6-7/1/2002 An overnight bus journey has taken us away from Laos back into Thailand. Bangkok bus station was chock a block with thousands of people even at four o'clock in the morning. We took the first bus out of there to Pattaya, a beach resort, where we thought we would spend the final days of our travels. But when we got there we realised the place is so horrible we couldn't bare to spend more than one night there. Pattaya is a resort almost entirely for western sex tourists, mostly germans and russians. Of course we have seen many sex tourists in Thailand but no where were they as obvious and gross as in Pattaya. We hoped the beach may be better, but it was even worse. The entire sandy beach was covered in deck chairs that we had to pay to sit down in, and there was no space to lie on the sand for free. The sea was a motorway for speed boats, jet skis and banana boats creating a continuous racket along with the noisy motorbikes on the road adjacent to the beach. So we had no peace to sun bathe and Luk went windsurfing instead. The next day we left for an island called Koh Chang.

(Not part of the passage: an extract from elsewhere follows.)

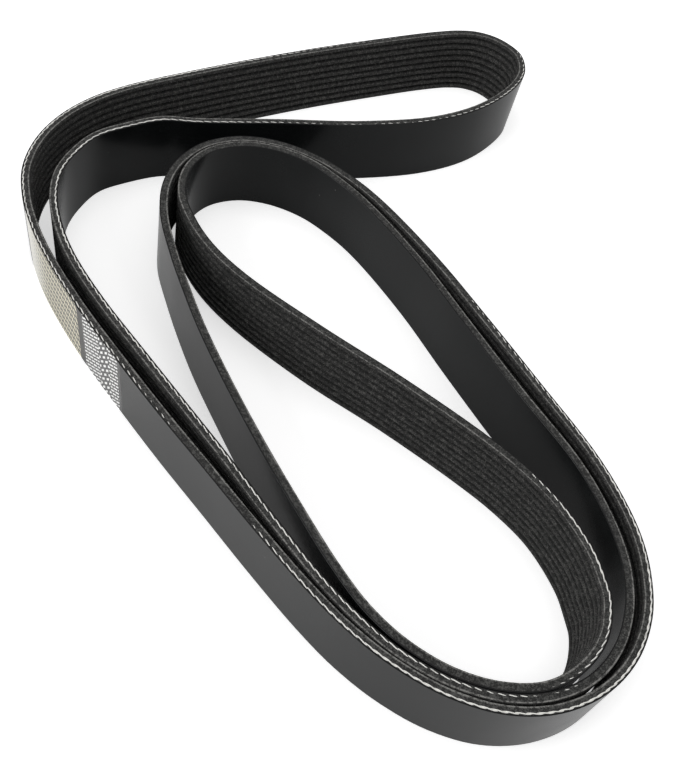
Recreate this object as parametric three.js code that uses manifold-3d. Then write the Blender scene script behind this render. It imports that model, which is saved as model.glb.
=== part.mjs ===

8-14/1/2002 Well Koh Chang is paradise after Pattaya. We rented a hut just off the beach and it was only a few steps into the clear calm sea water. It was so peaceful and quiet and in the evening we could enjoy the sunset over the tiny green islands while sat on our terrace under the palm trees. We even had a section of the beach to ourselves. The four days we spent there we mostly sunbathed and one day we went scuba diving. The diving was excellent, visibility of up to 20m, many pretty coral and fish and a large sting ray hiding under one rock. We dived right around huge pinnacles of rock jutting straight out of the river bed. But finally after so few days on this island it was time to catch a bus back to filthy, noisy Bangkok where we spent the remainder of our money on souvenirs, ate chicken cashew nut stir fry for the last time and then took a thirteen hour plane journey back to Heathrow.